Applications of GIS in Health Geography

Today’s lecture focused on the major applications of GIS in health geography:

  1. Environmental hazards
  2. Modelling health services
  3. Identifying health inequalities
  4. Spatial epidemiology (the focus of today’s lecture)

This lecture covered multiple definitions of health and disease, discussed how location matters. The focus was on spatial epidemiology, or “the study of the distribution and determinants of health and disease-related states in populations, and the application of this study to control health problems” (slides). To study disease, we need measures of its occurrence such as counts, prevalence, incidence, and mortality. It is also useful to use a small area of analysis in order to explore the existence of a relationship between variables (such as environment and health). We can control for other relevant factors using regression.

It is important to recognize that a small scale may present issues with your analysis:

  1. Spatial misalignment
  • This can become an issue especially when you are using data from different institutions. Misalignments may not have posed an issue at smaller scales, but a large scale (small area) analysis makes these spatial discrepancies obvious and problematic.

2. Uncertainty

  • How often is population data collected? Are we confident about it’s quality? Is it accessible/available to use? How do you measure a population’s exposure to an environmental variable? Are environmental impacts distinguishable from lifestyle or socioeconomic impacts on health?

A take-home point was that doing analysis of disease rates or counts in small areas often involves a trade off. How do we balance statistical stability of the estimates and geographic precision?

What is Health Geography?

It shouldn’t come as a surprise that health and geography are intrinsically linked. The places we spend time in influence our access and exposure to determinants of health – pollutants, disease, food and nutrients, health services, and more.

The lecture included examples such as the relationships between climate, elevation & distribution of malaria, as well as the connections between exposure to fast food restaurants and childhood obesity rates. These were definitely useful to generate potential topics for the class project.. (perhaps the geographical distribution of radon and incidences of respiratory cancer?)

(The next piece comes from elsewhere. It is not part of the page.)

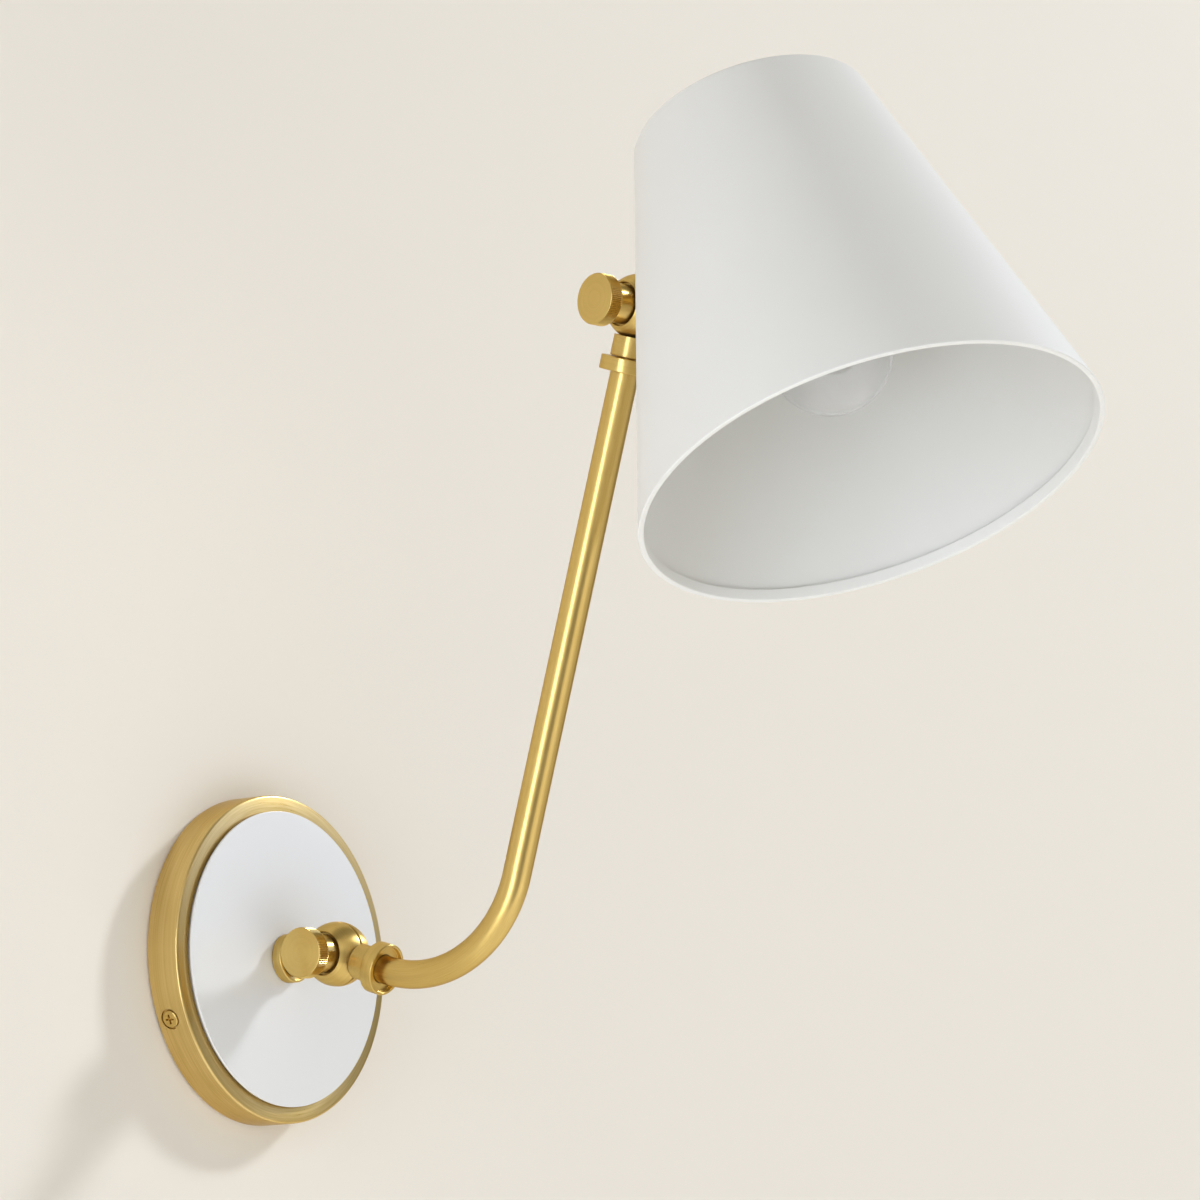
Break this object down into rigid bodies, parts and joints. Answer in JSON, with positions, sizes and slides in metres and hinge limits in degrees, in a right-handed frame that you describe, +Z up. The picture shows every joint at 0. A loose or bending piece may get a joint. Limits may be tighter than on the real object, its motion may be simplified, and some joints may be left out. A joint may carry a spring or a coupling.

We compared definitions and perspectives of medical and health geography, epidemiology and environmental justice. Health geography combines qualitative and quantitative methods, and considers the special role of “place”  in determining health. A geographical perspective is useful because we, as geographers, tend to focus on the relationship between people, place, and “space.” In this vein, geographers emphasize the importance of considering local contexts (including societal factors).  A regional/national/international scale of study can be useful, but it is not sufficient. This unique contribution to health geography research can be observed in methodological developments including multi-level statistical models, cluster analysis and geographically weighted regression.